↓

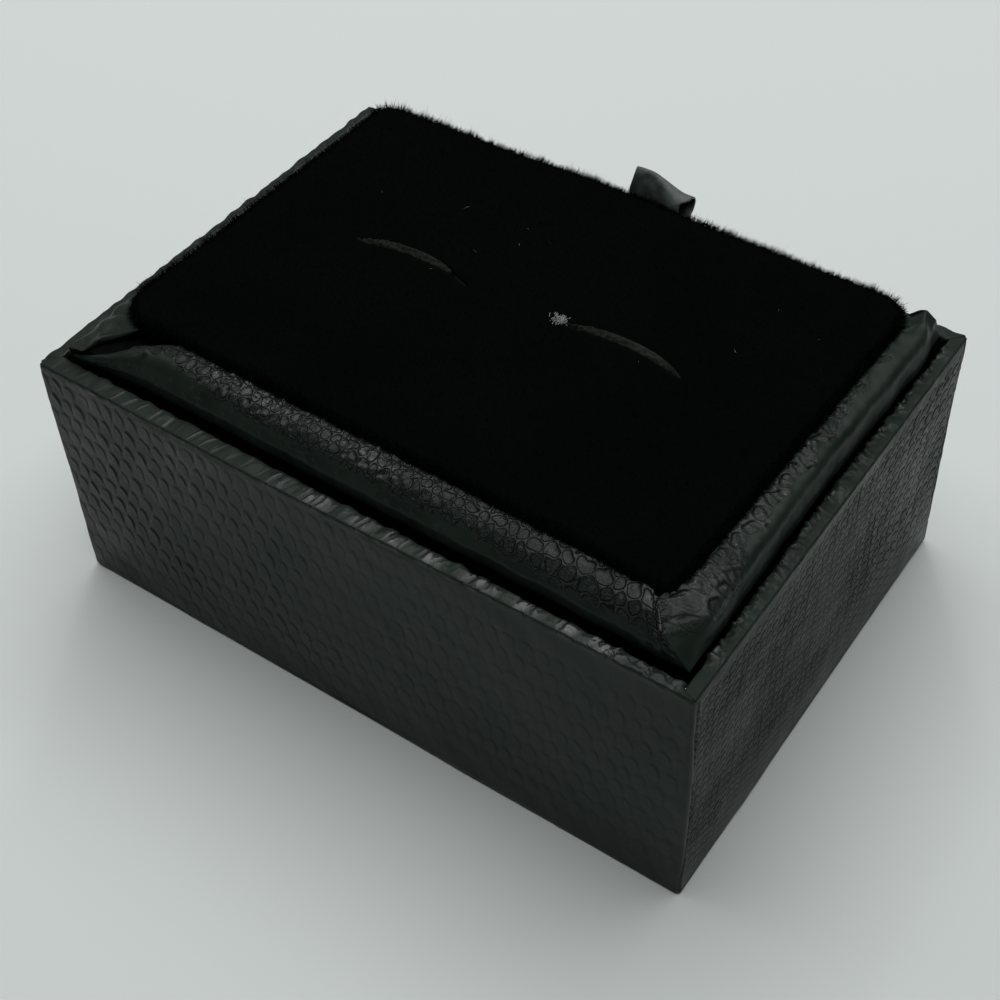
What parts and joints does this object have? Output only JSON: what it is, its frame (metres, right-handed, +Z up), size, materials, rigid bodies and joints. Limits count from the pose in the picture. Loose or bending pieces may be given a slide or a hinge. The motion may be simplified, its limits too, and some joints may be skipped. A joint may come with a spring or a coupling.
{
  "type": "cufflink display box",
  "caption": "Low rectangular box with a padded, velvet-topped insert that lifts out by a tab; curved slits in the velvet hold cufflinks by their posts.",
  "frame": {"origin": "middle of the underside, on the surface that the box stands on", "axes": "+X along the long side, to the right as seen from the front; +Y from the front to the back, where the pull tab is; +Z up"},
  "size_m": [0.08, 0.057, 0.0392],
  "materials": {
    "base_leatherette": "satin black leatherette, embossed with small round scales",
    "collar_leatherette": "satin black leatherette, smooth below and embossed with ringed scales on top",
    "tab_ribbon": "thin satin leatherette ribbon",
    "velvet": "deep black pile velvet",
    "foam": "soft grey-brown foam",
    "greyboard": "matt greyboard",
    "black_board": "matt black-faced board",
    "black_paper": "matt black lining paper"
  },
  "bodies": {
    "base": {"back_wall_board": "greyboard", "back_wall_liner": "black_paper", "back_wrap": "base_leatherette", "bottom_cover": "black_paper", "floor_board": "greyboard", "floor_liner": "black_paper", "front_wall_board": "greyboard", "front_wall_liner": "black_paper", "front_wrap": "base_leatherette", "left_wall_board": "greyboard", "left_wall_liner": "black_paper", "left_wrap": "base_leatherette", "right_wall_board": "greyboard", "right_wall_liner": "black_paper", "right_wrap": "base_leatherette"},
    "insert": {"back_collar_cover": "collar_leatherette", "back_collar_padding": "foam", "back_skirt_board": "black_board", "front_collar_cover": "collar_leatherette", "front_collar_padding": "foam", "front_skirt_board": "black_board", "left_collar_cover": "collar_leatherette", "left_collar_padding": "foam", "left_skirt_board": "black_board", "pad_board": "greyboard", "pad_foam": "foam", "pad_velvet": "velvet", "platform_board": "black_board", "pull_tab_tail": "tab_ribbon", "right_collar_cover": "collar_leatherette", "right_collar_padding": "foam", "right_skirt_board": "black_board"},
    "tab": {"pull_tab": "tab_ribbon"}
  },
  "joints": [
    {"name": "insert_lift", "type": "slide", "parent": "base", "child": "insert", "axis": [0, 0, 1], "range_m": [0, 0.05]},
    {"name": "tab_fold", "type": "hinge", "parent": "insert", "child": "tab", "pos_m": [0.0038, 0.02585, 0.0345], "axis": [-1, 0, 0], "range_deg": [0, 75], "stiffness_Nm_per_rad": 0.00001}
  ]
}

↑

* GIVEN REQUEST
Word for word, quote all of the data above.

* ANSWER TO THIS EXERCISE
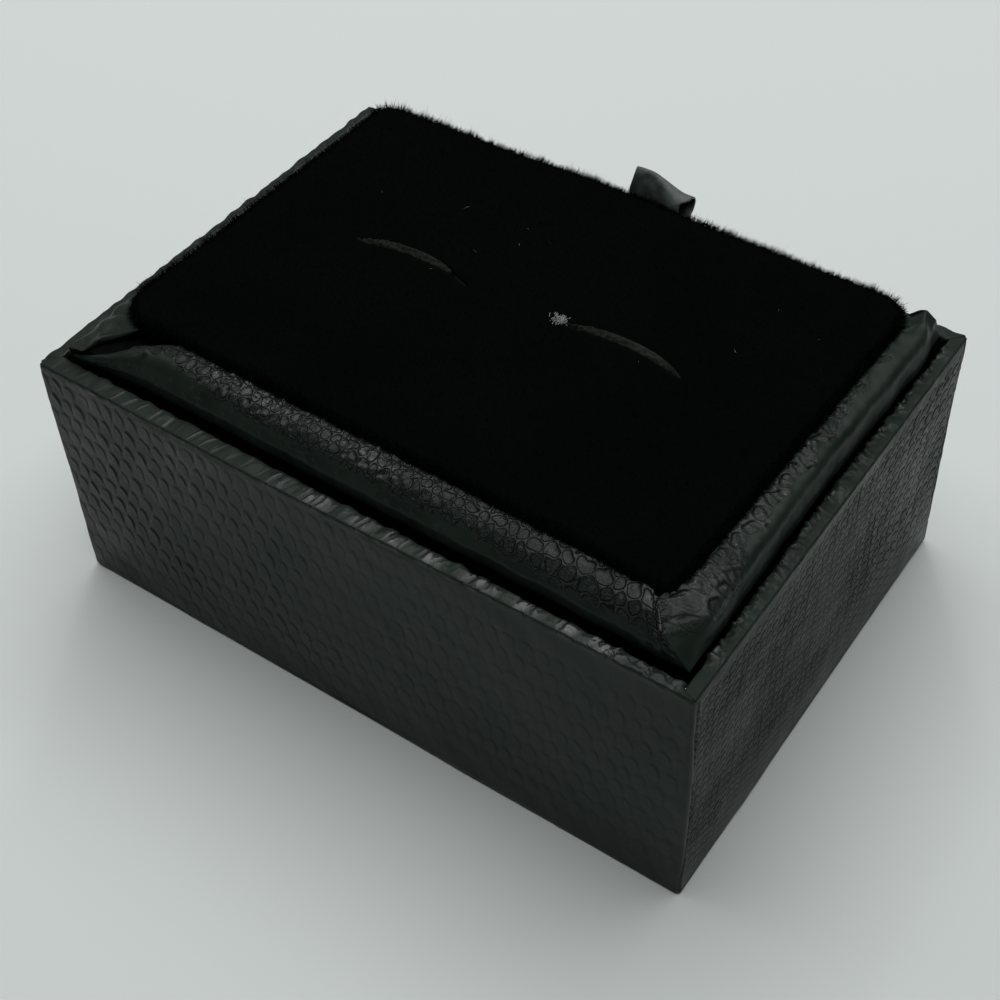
What parts and joints does this object have? Output only JSON: what it is, its frame (metres, right-handed, +Z up), size, materials, rigid bodies and joints. Limits count from the pose in the picture. Loose or bending pieces may be given a slide or a hinge. The motion may be simplified, its limits too, and some joints may be skipped. A joint may come with a spring or a coupling.
{
  "type": "cufflink display box",
  "caption": "Low rectangular box with a padded, velvet-topped insert that lifts out by a tab; curved slits in the velvet hold cufflinks by their posts.",
  "frame": {"origin": "middle of the underside, on the surface that the box stands on", "axes": "+X along the long side, to the right as seen from the front; +Y from the front to the back, where the pull tab is; +Z up"},
  "size_m": [0.08, 0.057, 0.0392],
  "materials": {
    "base_leatherette": "satin black leatherette, embossed with small round scales",
    "collar_leatherette": "satin black leatherette, smooth below and embossed with ringed scales on top",
    "tab_ribbon": "thin satin leatherette ribbon",
    "velvet": "deep black pile velvet",
    "foam": "soft grey-brown foam",
    "greyboard": "matt greyboard",
    "black_board": "matt black-faced board",
    "black_paper": "matt black lining paper"
  },
  "bodies": {
    "base": {"back_wall_board": "greyboard", "back_wall_liner": "black_paper", "back_wrap": "base_leatherette", "bottom_cover": "black_paper", "floor_board": "greyboard", "floor_liner": "black_paper", "front_wall_board": "greyboard", "front_wall_liner": "black_paper", "front_wrap": "base_leatherette", "left_wall_board": "greyboard", "left_wall_liner": "black_paper", "left_wrap": "base_leatherette", "right_wall_board": "greyboard", "right_wall_liner": "black_paper", "right_wrap": "base_leatherette"},
    "insert": {"back_collar_cover": "collar_leatherette", "back_collar_padding": "foam", "back_skirt_board": "black_board", "front_collar_cover": "collar_leatherette", "front_collar_padding": "foam", "front_skirt_board": "black_board", "left_collar_cover": "collar_leatherette", "left_collar_padding": "foam", "left_skirt_board": "black_board", "pad_board": "greyboard", "pad_foam": "foam", "pad_velvet": "velvet", "platform_board": "black_board", "pull_tab_tail": "tab_ribbon", "right_collar_cover": "collar_leatherette", "right_collar_padding": "foam", "right_skirt_board": "black_board"},
    "tab": {"pull_tab": "tab_ribbon"}
  },
  "joints": [
    {"name": "insert_lift", "type": "slide", "parent": "base", "child": "insert", "axis": [0, 0, 1], "range_m": [0, 0.05]},
    {"name": "tab_fold", "type": "hinge", "parent": "insert", "child": "tab", "pos_m": [0.0038, 0.02585, 0.0345], "axis": [-1, 0, 0], "range_deg": [0, 75], "stiffness_Nm_per_rad": 0.00001}
  ]
}